Originally Posted by Jose27

What is H°1 (0,1) is it $H_0 ^1 (0,1):= \overline {C_0 ^{\infty} (0,1)} \subseteq H^1(0,1)$ ? Are you talking about Sobolev spaces?

Edit: Assuming this is what you meant, the strongest I could find is that if $u \in H^1(0,1) \cap C[0,1]$ and $u(0)=u(1)=0$ then $u\in H_0 ^1 (0,1)$

Yes, indeed, that was I meant. That's exactly my reasoning, but I was not sure of one conclusion :

Even if $u \in C[0,1]$ and not $u \in C^{\infty}[0,1]$ , we can have the same conclusions ?

The exact question I have is that if $u \in C[0,1]$ and $u(0)=u(1)=0$ , then is it possible that $u \notin H_0 ^1 (0,1)$ ?
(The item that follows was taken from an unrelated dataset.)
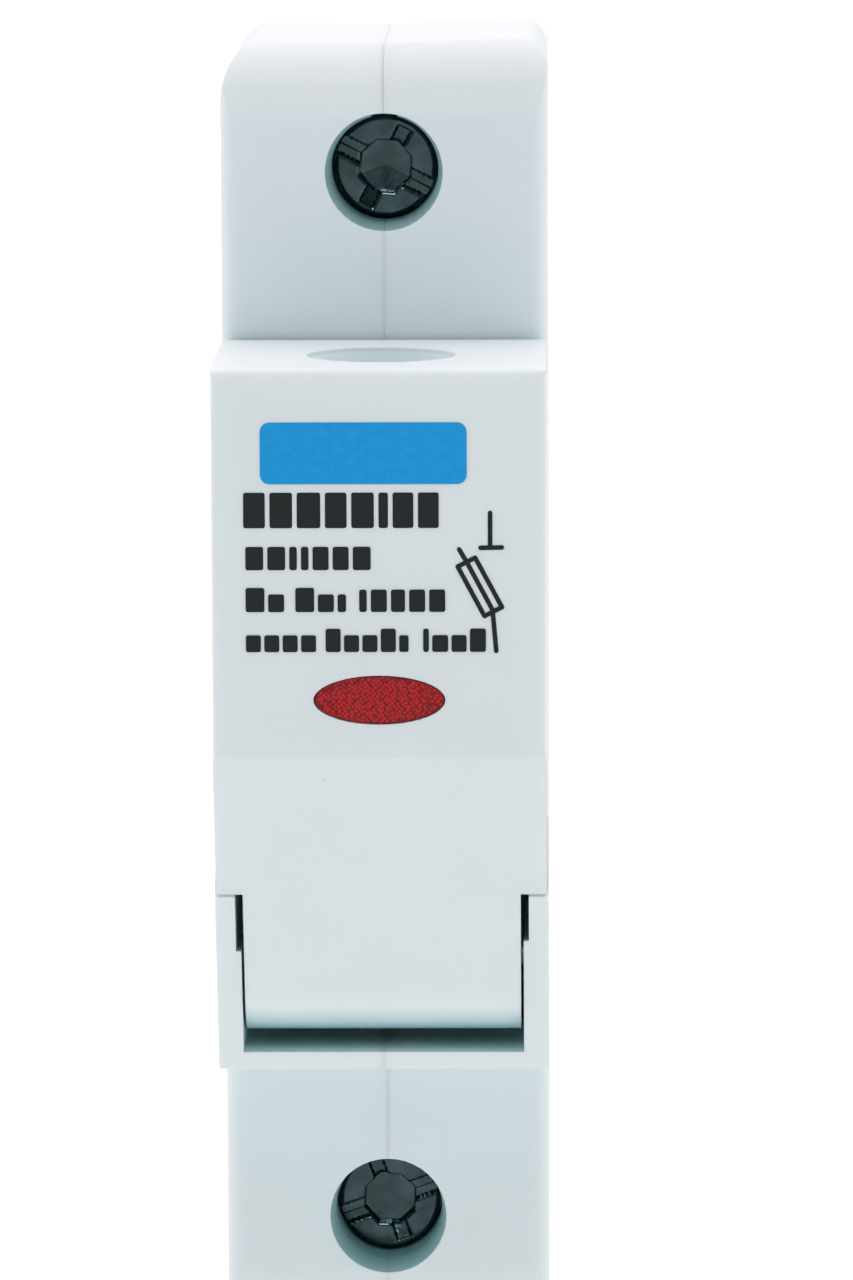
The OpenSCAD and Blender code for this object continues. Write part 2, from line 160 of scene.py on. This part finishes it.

We never have the hypothesis that $u \in H^1(0,1) \cap C[0,1]$ and $u(0)=u(1)=0$ . So, must I conclude that without that stronger hypothesis, we can have a function that is $C_0 [0,1]$ and not $u \in H^1(0,1)$ ?
October 25th 2009, 09:31 AM
Jose27

Tough one... I don't really know since working with functions in Sobolev spaces is messy as it is, but maybe trying to characterize these functions in easier terms is the best approach. For example: Is a function that is nowhere differentiable weakly differentiable? If the answer is no, then you have the desired function.